Task to carry out:
Print the data that follows exactly.

** Begin Data rows **

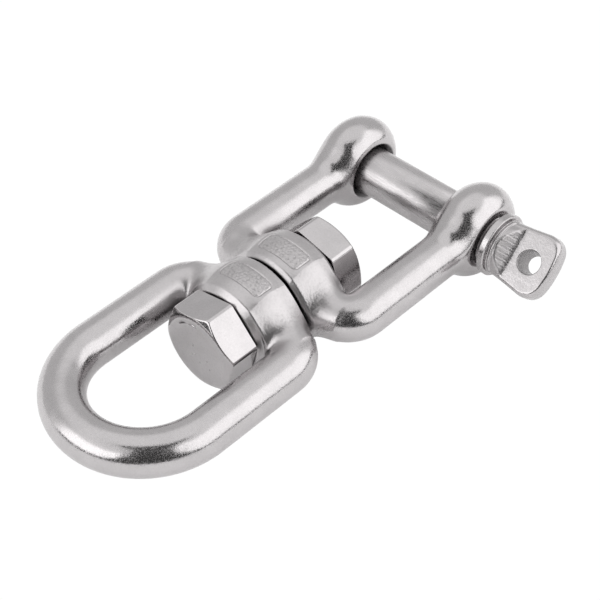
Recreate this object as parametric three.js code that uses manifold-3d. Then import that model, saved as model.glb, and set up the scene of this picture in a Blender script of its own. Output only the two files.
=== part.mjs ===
// Jaw-and-eye anchor swivel, stainless steel, nominal size M8. Millimetres, +Z up.
// The swivel axis runs along X, with the eye on -X and the jaw on +X. The clevis pin runs along Y.
// Every piece is drawn with the pin's axis through the origin; the last group moves the whole swivel so that
// the origin is the centre of its bounding box.

import * as THREE from 'three';
import { mergeVertices } from 'three/addons/utils/BufferGeometryUtils.js';
import Module from 'manifold-3d';

const wasm = await Module();
wasm.setup();

// ---- driving dimensions ----

const NOMINAL_R = 4; // M8: bolt shank and clevis pin
const CLEARANCE = 0.3; // between a shaft and its bore, and between seated faces
const ACROSS_FLATS = 13;

const HUB_R = 7.75;
const HUB_LENGTH = 8.4;
const HUB_GAP = 1; // open gap between the two hubs
const GAP_CENTRE_X = -34; // from the clevis pin's axis
const OUTER_FILLET = { axial: 1.5, radial: 0.45 }; // on the end of a hub that faces its hexagon
const GAP_CHAMFER = { axial: 0.45, radial: 0.7 }; // on the end that faces the other hub
const ROOT_FLARE = { height: 5.9, width: 4, from: 4.6, to: 11 }; // where a bar grows out of the hub's side

const PLATE = { length: 3.8, halfWidth: 3.85, corner: 0.8, depth: 0.25 }; // sunk label panel on top of a hub
const PLATE_OFFSET_X = 0.7; // the panels sit a little nearer to the gap than to the hexagons

const EYE_BAR_R = 3.55;
const EYE_HALF_SPACING = 12.35; // bar centre to swivel axis, and the bow's radius
const EYE_BOW_X = -58.1;
const EYE_SHOULDER_R = 4.5;
const EYE_ROOT_X = -38.1;

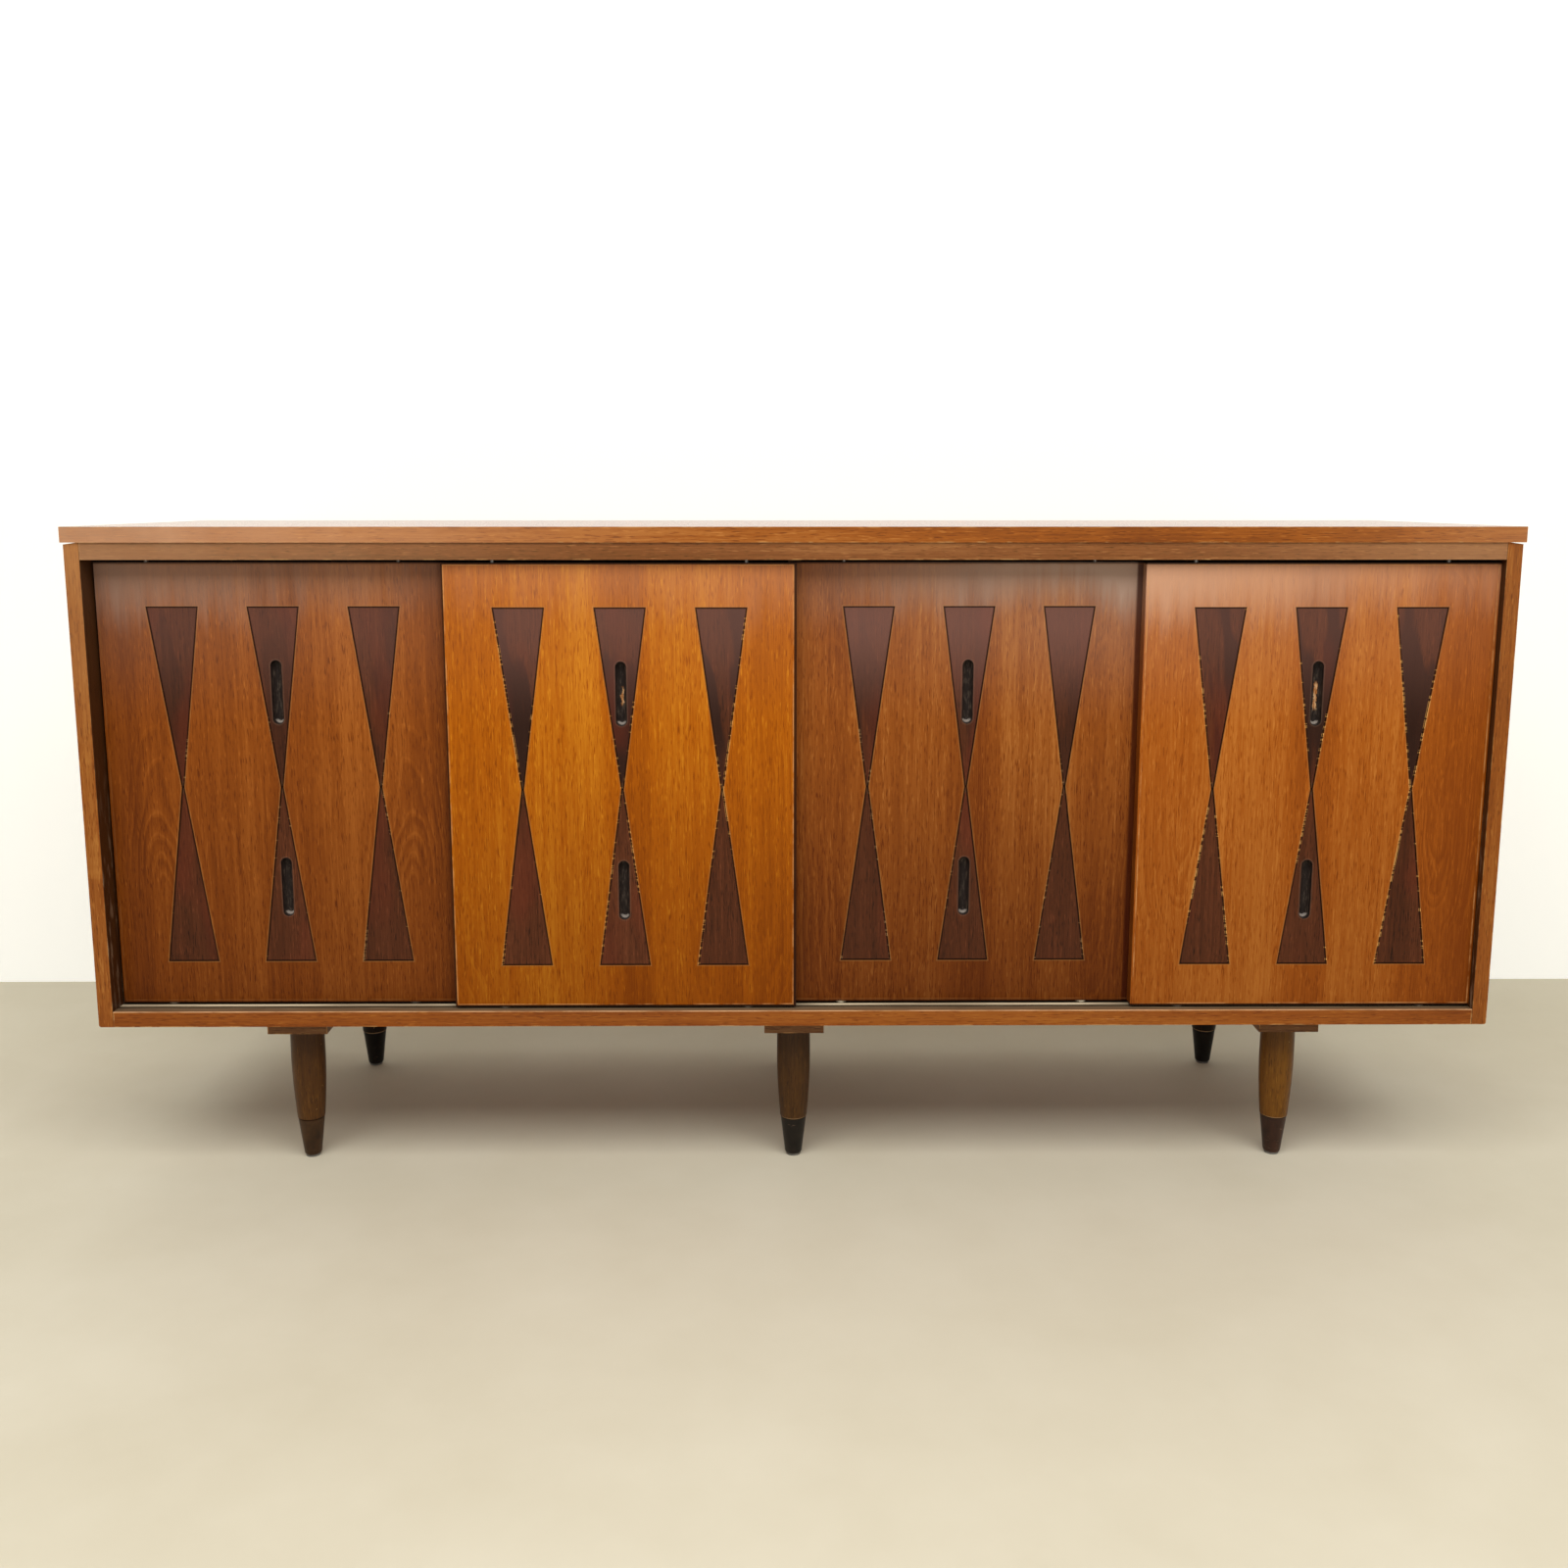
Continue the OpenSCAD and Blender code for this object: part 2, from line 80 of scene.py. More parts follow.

** End Data rows **

Solution:
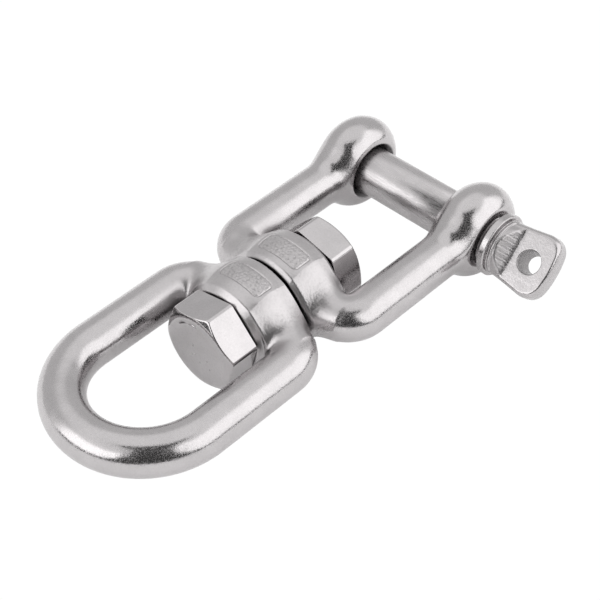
Recreate this object as parametric three.js code that uses manifold-3d. Then import that model, saved as model.glb, and set up the scene of this picture in a Blender script of its own. Output only the two files.
=== part.mjs ===
// Jaw-and-eye anchor swivel, stainless steel, nominal size M8. Millimetres, +Z up.
// The swivel axis runs along X, with the eye on -X and the jaw on +X. The clevis pin runs along Y.
// Every piece is drawn with the pin's axis through the origin; the last group moves the whole swivel so that
// the origin is the centre of its bounding box.

import * as THREE from 'three';
import { mergeVertices } from 'three/addons/utils/BufferGeometryUtils.js';
import Module from 'manifold-3d';

const wasm = await Module();
wasm.setup();

// ---- driving dimensions ----

const NOMINAL_R = 4; // M8: bolt shank and clevis pin
const CLEARANCE = 0.3; // between a shaft and its bore, and between seated faces
const ACROSS_FLATS = 13;

const HUB_R = 7.75;
const HUB_LENGTH = 8.4;
const HUB_GAP = 1; // open gap between the two hubs
const GAP_CENTRE_X = -34; // from the clevis pin's axis
const OUTER_FILLET = { axial: 1.5, radial: 0.45 }; // on the end of a hub that faces its hexagon
const GAP_CHAMFER = { axial: 0.45, radial: 0.7 }; // on the end that faces the other hub
const ROOT_FLARE = { height: 5.9, width: 4, from: 4.6, to: 11 }; // where a bar grows out of the hub's side

const PLATE = { length: 3.8, halfWidth: 3.85, corner: 0.8, depth: 0.25 }; // sunk label panel on top of a hub
const PLATE_OFFSET_X = 0.7; // the panels sit a little nearer to the gap than to the hexagons

const EYE_BAR_R = 3.55;
const EYE_HALF_SPACING = 12.35; // bar centre to swivel axis, and the bow's radius
const EYE_BOW_X = -58.1;
const EYE_SHOULDER_R = 4.5;
const EYE_ROOT_X = -38.1;

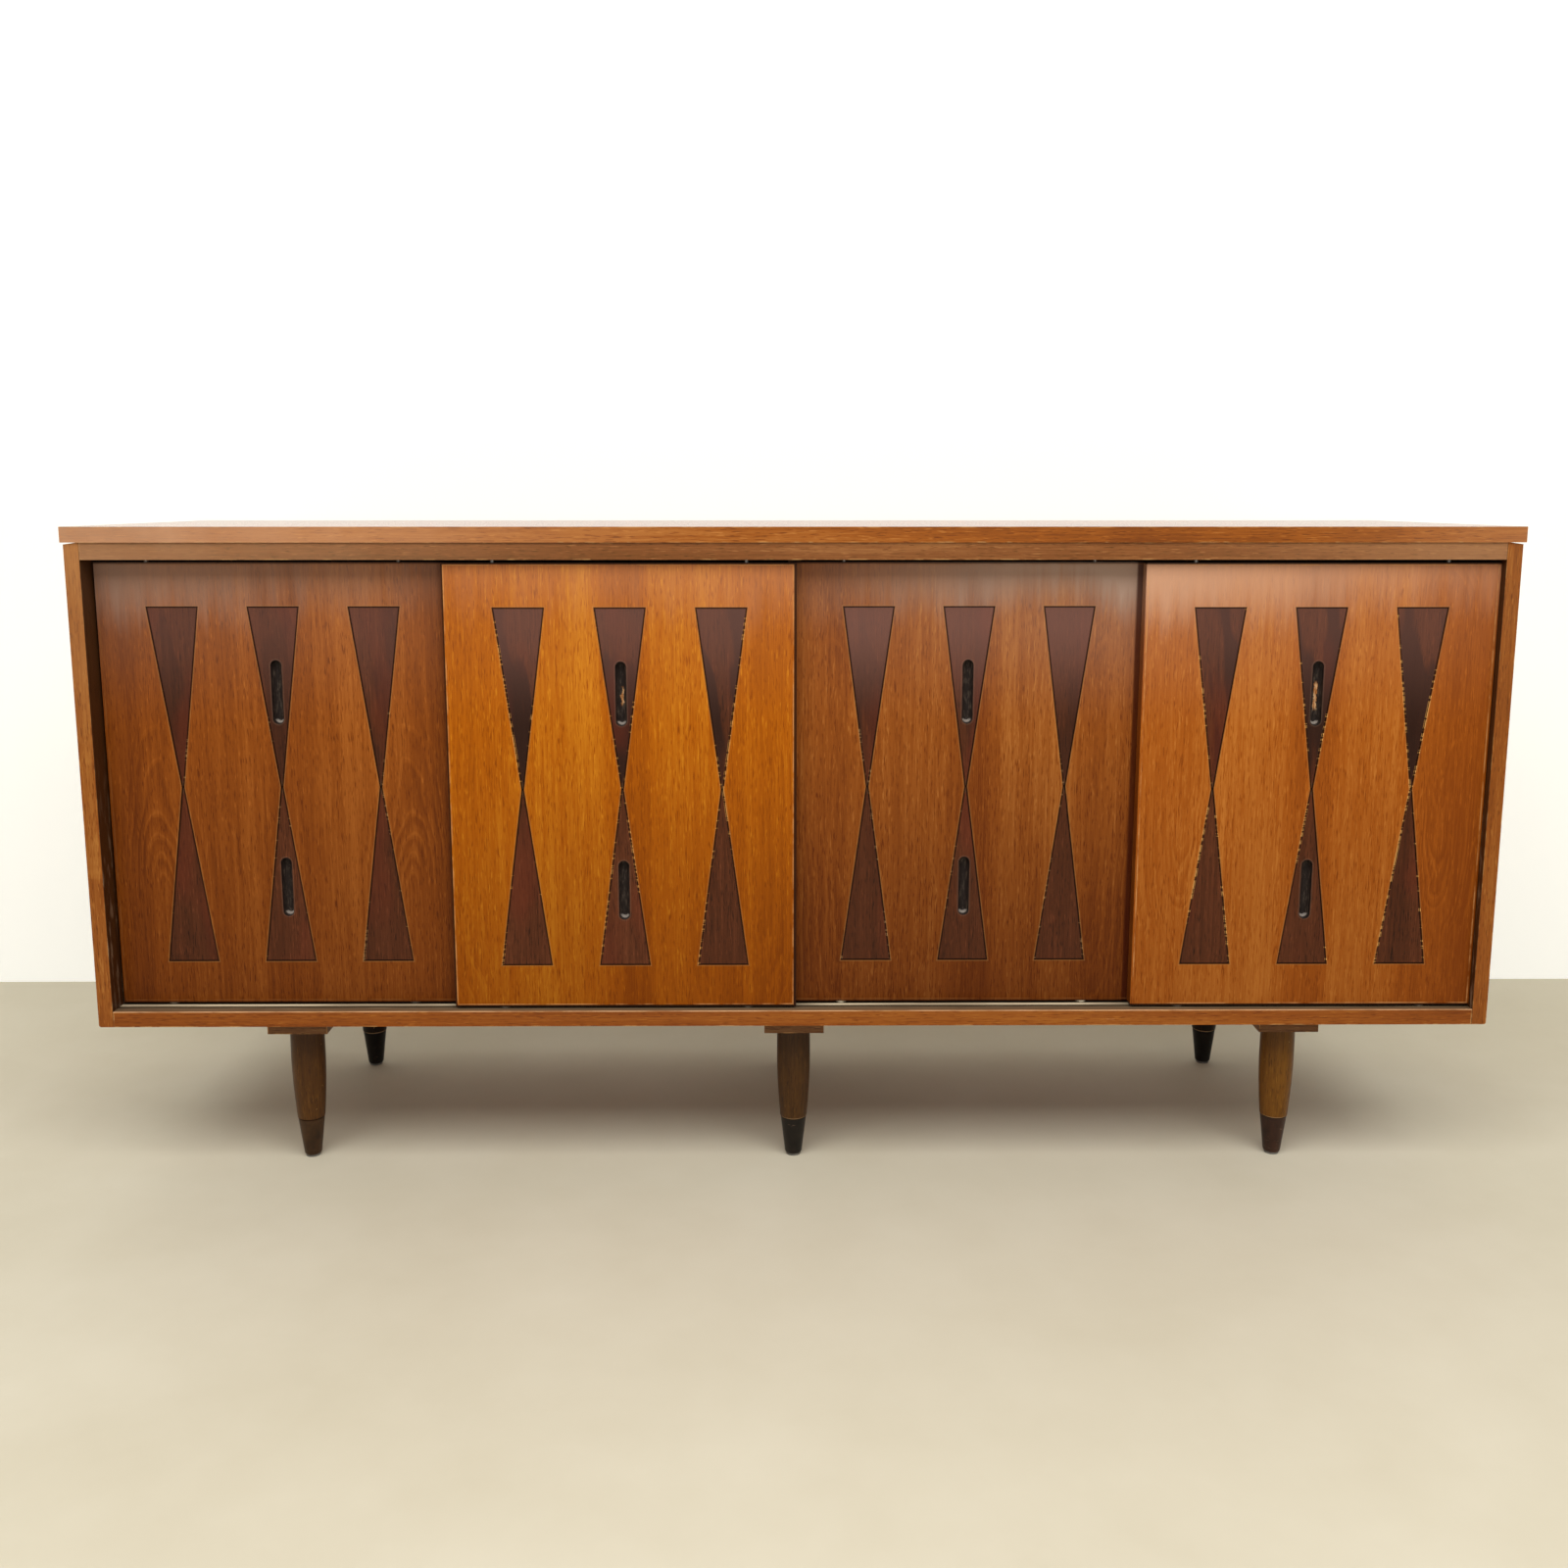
Continue the OpenSCAD and Blender code for this object: part 2, from line 80 of scene.py. More parts follow.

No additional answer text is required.